Jan Race
Folks from the PebbleCreek Democratic Club set their alarm clocks very early to gather and join the estimated 15,000 silent walkers participating in National Gun Violence Awareness Day on June 2 at the Arizona State Capitol. While there, they also took the opportunity to register new voters in attendance.
The Desert Southwest Conference of the United Methodist Church and its partners, Arizona Faith Network, Moms Demand Action, Arizonans for Gun Safety and March for Our Lives sponsored the event. Shoes collected from gun violence victims, including Gabby Giffords, the former Arizona Congresswoman, graphically demonstrated the toll that gun violence takes on our communities. Clergy from various faiths and survivors spoke and bells rang commemorating those killed and wounded by gun violence.
Shoes are often used as a haunting, visual representation of those who walked in them and who suffered unjustly. In March, 7,000 pairs of shoes were displayed in the shadow of the Capitol dome to memorialize children killed due to gun violence since the Sandy Hook Elementary School shooting in late 2012.

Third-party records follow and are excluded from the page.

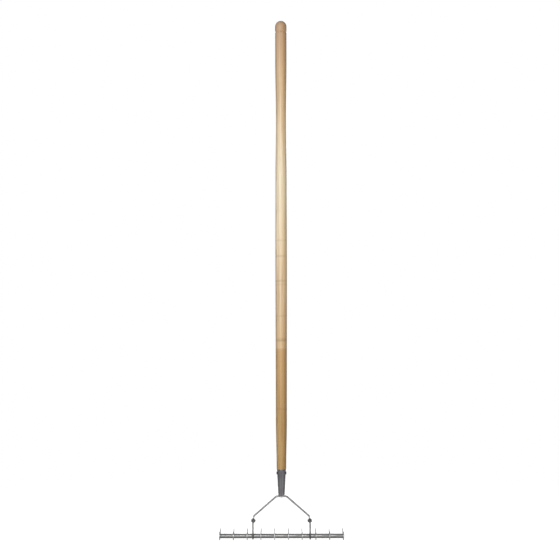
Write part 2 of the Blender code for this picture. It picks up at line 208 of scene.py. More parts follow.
def turn(profile, place, segments):
    """A turned shape. The profile holds (radius, along), where a radius may be a function of the angle."""
    work = bmesh.new()
    rings = []
    for radius, along in profile:
        if radius == 0:
            rings.append([work.verts.new(place(0, 0, along))])
            continue
        ring = []
        for i in range(segments):
            angle = 2 * math.pi * i / segments
            reach = radius(angle) if callable(radius) else radius
            ring.append(work.verts.new(place(reach, angle, along)))
        rings.append(ring)
    join_rings(work, rings)
    return work


def smooth_line(points, step):
    """Points along a Catmull-Rom curve through these, no further apart than the step."""
    first = 2 * points[0] - points[1]
    last = 2 * points[-1] - points[-2]
    chain = [first] + points + [last]
    line = [points[0]]
    for a, b, c, d in zip(chain, chain[1:], chain[2:], chain[3:]):
        count = max(2, math.ceil((c - b).length / step))
        for i in range(1, count + 1):
            t = i / count
            line.append(
                0.5 * (2 * b + (c - a) * t + (2 * a - 5 * b + 4 * c - d) * t * t)
                + 0.5 * (3 * b - a - 3 * c + d) * t * t * t
            )
    return line


def arc(centre, radius, start, end, step=math.radians(3)):
    """Points on an arc from one angle to another, both ends included."""
    count = max(2, math.ceil(abs(end - start) / step))
    angles = [start + (end - start) * i / count for i in range(count + 1)]
    return [centre + radius * Vector((math.cos(a), math.sin(a))) for a in angles]


def angle_of(vector):
    return math.atan2(vector.y, vector.x)


def eased(share):
    """From 0 to 1 with a soft start and end."""
    share = min(1.0, max(0.0, share))
    return share * share * (3 - 2 * share)


def rounded(work, width):
    """Rounds every edge where two faces meet at more than 30 degrees."""
    least = math.radians(30)
    edges = [e for e in work.edges if len(e.link_faces) == 2 and e.calc_face_angle() > least]
    bmesh.ops.bevel(
        work, geom=edges, offset=width, segments=3, profile=0.6, affect="EDGES", clamp_overlap=True
    )


def plate(outlines, low_x, high_x):
    """A flat piece between two values of X, from outlines in Y and Z: first its edge, then its holes."""
    work = bmesh.new()
    for points in outlines:
        loop = [work.verts.new((low_x, p.x, p.y)) for p in points]
        for a, b in zip(loop, loop[1:] + loop[:1]):
            work.edges.new((a, b))
    bmesh.ops.triangle_fill(work, use_beauty=True, edges=work.edges)
    made = bmesh.ops.extrude_face_region(work, geom=work.faces[:])
    moved = [v for v in made["geom"] if isinstance(v, bmesh.types.BMVert)]
    bmesh.ops.translate(work, verts=moved, vec=(high_x - low_x, 0, 0))
    bmesh.ops.recalc_face_normals(work, faces=work.faces)
    return work


# Node helpers


class Nodes:
    """A node tree, with short ways to add nodes to it."""

    def __init__(self, tree):
        self.tree = tree

    def node(self, kind, sockets, output=0, **settings):
        """A node with these sockets set or linked. Returns one of its outputs."""
        made = self.tree.nodes.new("ShaderNode" + kind)
        for key, value in settings.items():
            setattr(made, key, value)
        for key, value in sockets.items():
            if isinstance(value, bpy.types.NodeSocket):
                self.tree.links.new(value, made.inputs[key])
            else:
                made.inputs[key].default_value = value
        return made.outputs[output]

    def math(self, operation, first, second=0.0):
        return self.node("Math", {0: first, 1: second}, operation=operation)

    def axis(self, vector, index):
        """One coordinate of a vector, by its number."""
        return self.node("SeparateXYZ", {"Vector": vector}, index)

    def between(self, value, limits, results, how="LINEAR"):
        """Goes from one result to the other while the value goes from one limit to the other."""
        sockets = {"Value": value, "From Min": limits[0], "From Max": limits[1]}
        sockets.update({"To Min": results[0], "To Max": results[1]})
        return self.node("MapRange", sockets, interpolation_type=how)


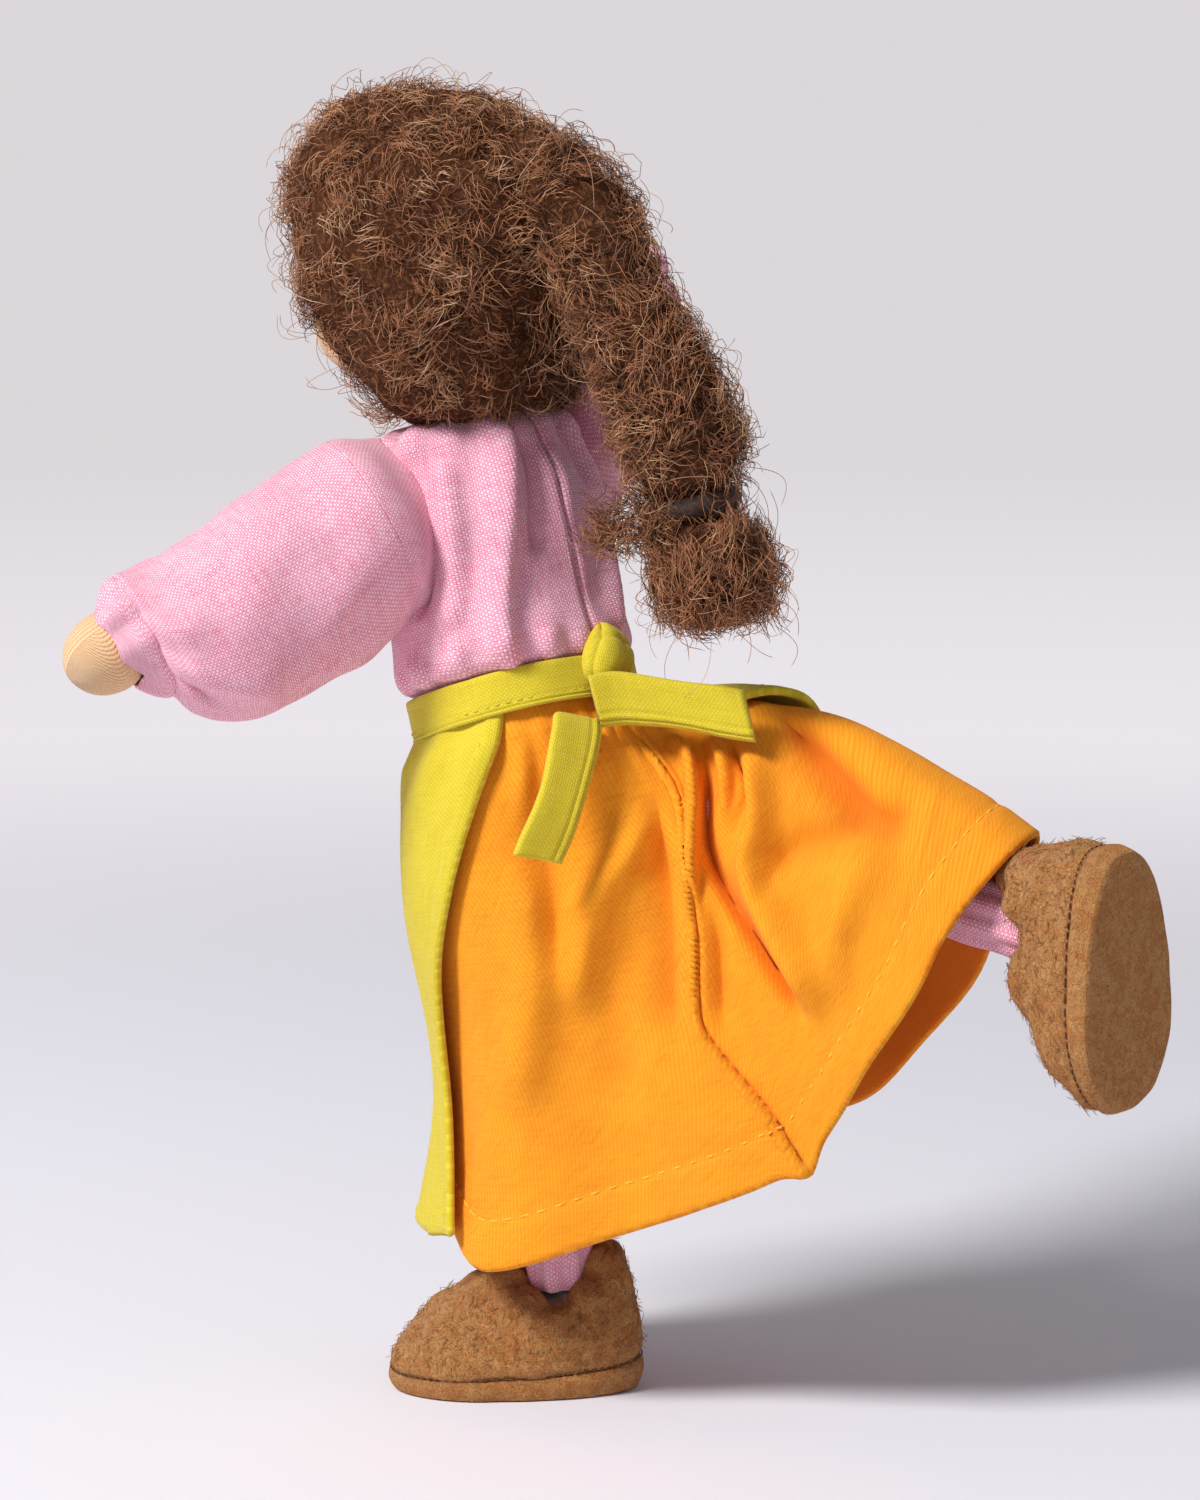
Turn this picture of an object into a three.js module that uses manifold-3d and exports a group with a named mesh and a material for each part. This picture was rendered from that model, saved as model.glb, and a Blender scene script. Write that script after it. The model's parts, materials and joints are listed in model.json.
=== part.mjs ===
// A bendable doll for a doll's house, dancing on its left foot.
// Its frame is wire wound with wool, its head and hands are covered in knitted cotton, and it wears
// a blouse, a skirt, a tied apron, long drawers and felt shoes.
// Millimetres, +Z up. The doll faces -Y, so its left is +X, and the origin is the middle of the sole
// that it stands on.
import * as THREE from "three";
import { mergeVertices } from "three/addons/utils/BufferGeometryUtils.js";
import Module from "manifold-3d";

const wasm = await Module();
wasm.setup();

// Clearances
const GAP = 0.3; // between pieces that touch
const OVERRUN = 2; // how far a cut runs past what it cuts
const BEND_CLEARANCE = 0.4; // from the middle of a bend to the end of each wire

// How the doll is bent, in degrees. A heading runs from the front towards the doll's left.
const STANDING_TOE_HEADING = 47;
const STANDING_LEG_HEADING = 81;
const STANDING_LEG_PITCH = 82.8;
const KICKED_LEG_HEADING = 199;
const KICKED_LEG_PITCH = -13;
const KICKED_SOLE_HEADING = 187;
const KICKED_TOE_OUT = 3;
const PELVIS_TILT = 18;
const TORSO_HEADING = 15;
const TORSO_PITCH = 76.5;
const NECK_HEADING = 35;
const NECK_PITCH = 80.4;
const HEAD_TURN = 6;
const LEFT_ARM_HEADING = 65;
const LEFT_ARM_PITCH = -27.6;
const RIGHT_ARM_HEADING = -60;
const RIGHT_ARM_PITCH = 29;

// Lengths from bend to bend
const ANKLE_HEIGHT = 10.8; // above the underside of the sole
const ANKLE_BACK = 3.6; // behind the middle of the sole
const SHIN_LENGTH = 20.8;
const THIGH_LENGTH = 20.8;
const HIP_HALF = 3.8;
const WAIST_RISE = 6.6; // waist above the hips
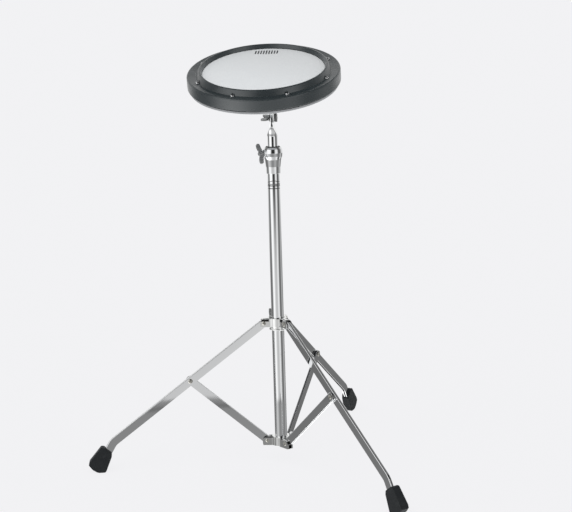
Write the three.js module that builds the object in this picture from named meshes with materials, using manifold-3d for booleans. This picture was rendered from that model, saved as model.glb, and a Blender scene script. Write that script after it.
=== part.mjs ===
// A drummer's practice pad on a folding tripod stand.
//
// Millimetres, +Z up. The object stands on z = 0 with its box centred on x = 0, y = 0.
// The stand is drawn around its tube axis, and the whole group is moved to its box centre at the end.
// The pad is drawn around its tilt pivot: local x runs along the tilt bolt and local z out of the drumhead.

import * as THREE from "three";
import { mergeVertices } from "three/addons/utils/BufferGeometryUtils.js";
import Module from "manifold-3d";

const wasm = await Module();
wasm.setup();

// ---------------------------------------------------------------- driving dimensions

const GAP = 0.3; // clearance between two pieces that touch

// Tripod linkage
const FIRST_LEG_HEADING = 184.2; // degrees from +X, of leg a
const PIVOT_RADIUS = 21.5; // of the collar's and the bracket's pivots, from the tube axis
const LOWER_PIVOT_Z = 36;
const UPPER_PIVOT_Z = 225.7;
const LEG_SPAN = 145.5; // upper pivot to middle pivot, along the leg
const BRACE_SPAN = 155.2; // lower pivot to middle pivot, along the brace
const LEG_STRAIGHT = 298.7; // upper pivot to the bend above the foot
const LEG_BEND = 22.9; // degrees
const LEG_TAIL = 37; // bend to the end inside the foot
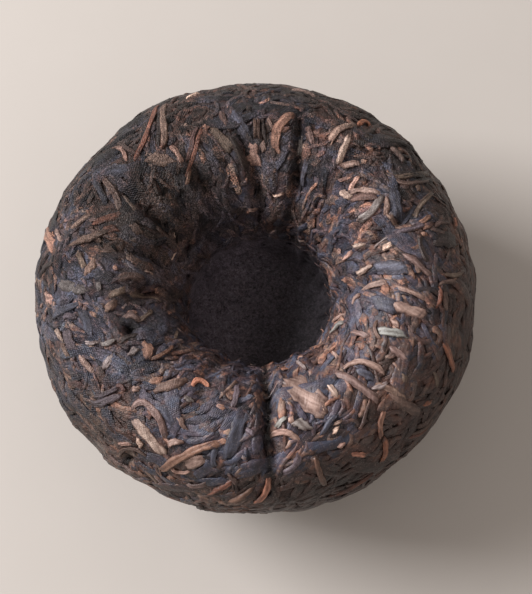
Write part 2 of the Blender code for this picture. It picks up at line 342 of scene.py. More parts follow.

In Budapest, Hungary, the shoes on the Danube Bank is a memorial to the Holocaust victims who were shot along the banks of the Danube. There 60 pairs of rusted, period shoes cast out of iron of different sizes and styles reflect how none, including children, women, businessmen or sportsmen, were spared from the brutality. A museum in Mexico City is exhibiting the shoes of missing citizens as a symbol of the disappeared persons crisis that has plagued the country for decades. A memorial in Ocean Grove, New Jersey, displayed 2,974 pairs of shoes in honor of the lives lost on September 11, 2001. Similarly, those who see the thousands of dusty, abandoned shoes on display at the United States Holocaust Memorial Museum in Washington, DC, cannot walk away unchanged.